9. A difficult type is the prejudiced person who says, “Oh, you’re a Mormon? I know all about you. Polygamy. They force you to pay 10 percent of your income to the Church. You send Americans here to preach to us rather than staying home where you have so many problems.” What has worked for us is to ask, in a friendly way, what the sources of his information are and to say something like this: “As a Mormon, I am concerned about some of these opinions; but I understand, based on your information, how you have formed them. Can the missionaries meet with you and explain the Church so that you can interpret its teachings in a more complete context?”
Of course, these approaches will not always work. We have experienced failure many, many times. And many times we are only seed-planters; we may never know, in this life, if the seeds sprouted and bore fruit.
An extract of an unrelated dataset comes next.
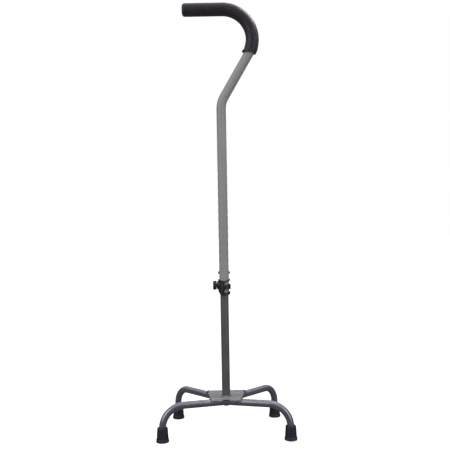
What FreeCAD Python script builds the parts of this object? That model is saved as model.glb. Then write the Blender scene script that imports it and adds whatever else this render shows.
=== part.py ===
import FreeCAD, Part
import math
import os

# Quad walking cane, millimetres, +Z up. The model is drawn round the shaft's axis and then moved so that
# the origin is on the floor at the centre of the four feet. The handle points to -X and the base is wide
# along X. Left is -X, front is -Y.

V = FreeCAD.Vector
X, Y, Z = V(1, 0, 0), V(0, 1, 0), V(0, 0, 1)

# Shafts
UPPER_OD = 22.2             # 7/8 in
UPPER_WALL = 1.5
LOWER_OD = 19.05            # 3/4 in, slides inside the upper tube
LOWER_WALL = 1.25
UPPER_END_Z = 321.5         # open lower end of the upper tube, with the cane at full height
LOWER_TOP_Z = 406.0
LOWER_FOOT_Z = 67.0
BUSH_FLANGE = 3.0
BOTTOM_FLANGE = 1.2
NUB_RADIUS, NUB_HEIGHT = 6.0, 3.2
FIT = 0.03                  # radial gap of pieces pushed into each other
PLUG_STEM = 12.0
HANDLE_PLUG_CAP = 1.5

# Offset bend and handle
KNEE_Z = 766.3              # where the shaft's axis turns towards the handle's bend
KNEE_RADIUS = 55.0
LEAN = math.radians(30.5)   # lean of the shaft between its two bends
HANDLE_Z = 982.9
HANDLE_RADIUS = 70.0
HANDLE_END_X = -82.5        # open end of the handle tube
GRIP_OD = 30.8
GRIP_END_X = -87.7
GRIP_END_ROUND = 6.0
GRIP_STOP = math.radians(-25.8)  # where the grip ends, as an angle round the handle bend's centre

# Height lock
PITCH = 19.05               # 3/4 in between heights
HOLES = 13                  # 9 in of adjustment
BUTTON_Z = 371.0
BUTTON_RADIUS = 3.2
BUTTON_TIP_X = 14.1
BUTTON_BASE_X = 5.9
BUTTON_FLANGE_RADIUS = 4.2
BUTTON_FLANGE = 1.0
LOWER_HOLE_RADIUS = 3.3
UPPER_HOLE_RADIUS = 3.4
SPRING_WIDTH = 7.0
SPRING_SHEET = 0.8
SPRING_FOOT_Z = 322.0
SPRING_FOOT_HALF = 3.6      # half the distance between the strip's legs at its foot
SPRING_BEND, SPRING_FOOT_BEND = 30.0, 3.0
SPRING_PAST = 5.5           # how far the strip's ends stand past the buttons' axis

# Collar and thumb knob
KNOB_Z = 342.0
COLLAR_RADIUS = 13.7
COLLAR_LOBE_RADIUS = 15.1
COLLAR_REACH = 26.0         # more than the collar's half height
LOBE_UNDER, LOBE_HEIGHT = 9.0, 11.2
LOBE_FROM_X = 2.0
BOSS_RADIUS = 9.8
BOSS_FACE_X = -16.9
STUD_RADIUS = 3.0           # M6
STUD_HOLE_RADIUS = 3.3
NUT_BORE_RADIUS = 3.05
NUT_FLATS = 10.0
NUT_IN_X, NUT_OUT_X = -11.6, -15.9
PAD_RADIUS = 2.6
PAD_BACK_X = -11.5
PAD_GAP = 0.02
KNOB_RADIUS = 10.3
KNOB_IN_X, KNOB_OUT_X = -17.2, -25.9
KNOB_GROOVES = 12
GROOVE_RADIUS = 1.6
GROOVE_OFFSET = 1.06        # groove axes' distance from the knob's axis, as a share of its radius
KNOB_EDGE_ROUND = 1.5
KNOB_FACE = 3.0             # plastic in front of the stud's end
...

For instance, on my way back from a recent servicemen’s conference I was flying in the Philippines from Baguio to Manila and was delayed at the airport. Two French ladies who spoke no English were lost there, so I went to them and asked, “Qu’ est-ce que vous voulez? Quel est votre destination?” It was the same as mine—Manila—so we talked while we were waiting for the plane. They naturally wanted to know why I was traveling in the area so I explained to them about the Church—not about the celestial kingdom and the angel Moroni, but about how the gospel teaches patience in inconvenient circumstances and why the gospel made me happy. I left them my card and an invitation to contact the missionaries, but I have no way of knowing what will come of that seed-planting.
In a way, it does not matter. I do not need to know. My happiness comes from telling them about the gospel and feeling the Spirit of the Lord helping me. And that happiness is something we can all feel every day if we ask for it and prepare for it.